**Problem to solve**. Using the data below, output the first line and every line after it up to and including the line containing "# and the outlet points along +X.", exactly as written and with nothing added.

^^^^^^^^

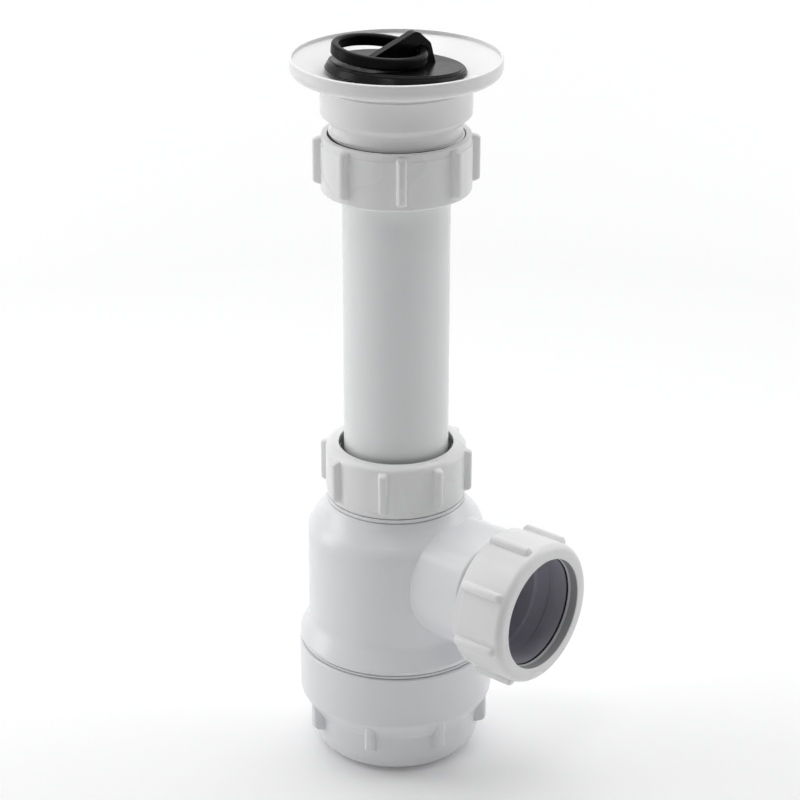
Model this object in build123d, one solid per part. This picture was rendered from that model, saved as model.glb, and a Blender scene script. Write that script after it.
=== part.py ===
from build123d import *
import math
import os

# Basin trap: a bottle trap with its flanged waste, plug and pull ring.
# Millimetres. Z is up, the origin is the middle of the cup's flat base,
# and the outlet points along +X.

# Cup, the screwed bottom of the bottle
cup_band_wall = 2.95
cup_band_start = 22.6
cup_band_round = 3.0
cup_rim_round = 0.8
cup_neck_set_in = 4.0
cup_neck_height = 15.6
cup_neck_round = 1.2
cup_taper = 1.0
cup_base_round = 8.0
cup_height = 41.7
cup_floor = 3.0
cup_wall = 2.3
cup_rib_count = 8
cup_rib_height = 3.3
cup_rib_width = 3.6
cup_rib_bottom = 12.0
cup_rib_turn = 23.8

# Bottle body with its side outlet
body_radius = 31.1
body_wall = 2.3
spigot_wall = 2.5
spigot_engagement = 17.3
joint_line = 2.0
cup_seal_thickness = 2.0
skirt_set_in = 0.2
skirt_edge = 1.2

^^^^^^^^

**Finished exercise**.
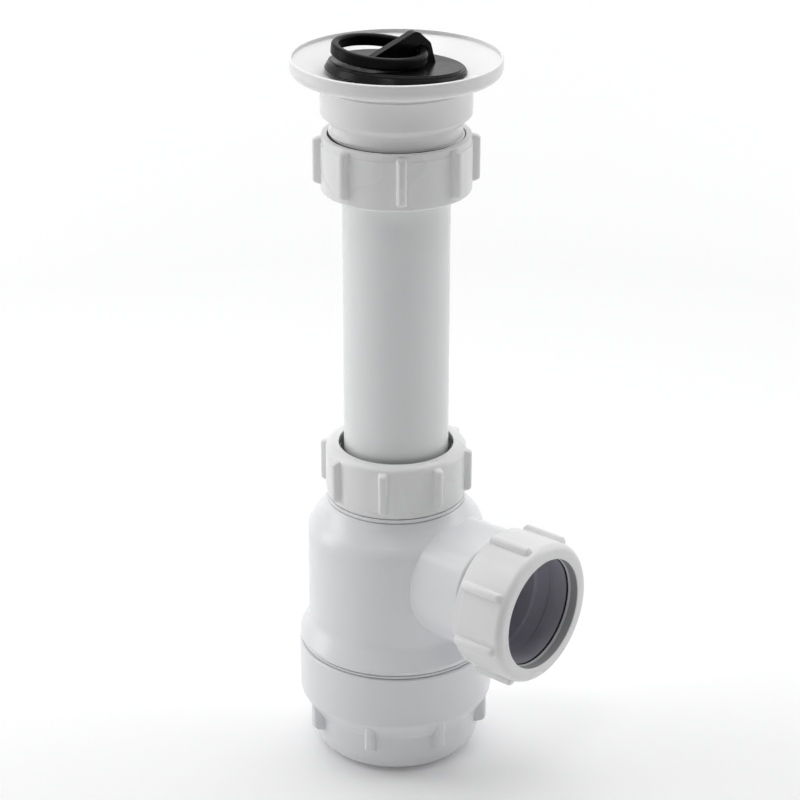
Model this object in build123d, one solid per part. This picture was rendered from that model, saved as model.glb, and a Blender scene script. Write that script after it.
=== part.py ===
from build123d import *
import math
import os

# Basin trap: a bottle trap with its flanged waste, plug and pull ring.
# Millimetres. Z is up, the origin is the middle of the cup's flat base,
# and the outlet points along +X.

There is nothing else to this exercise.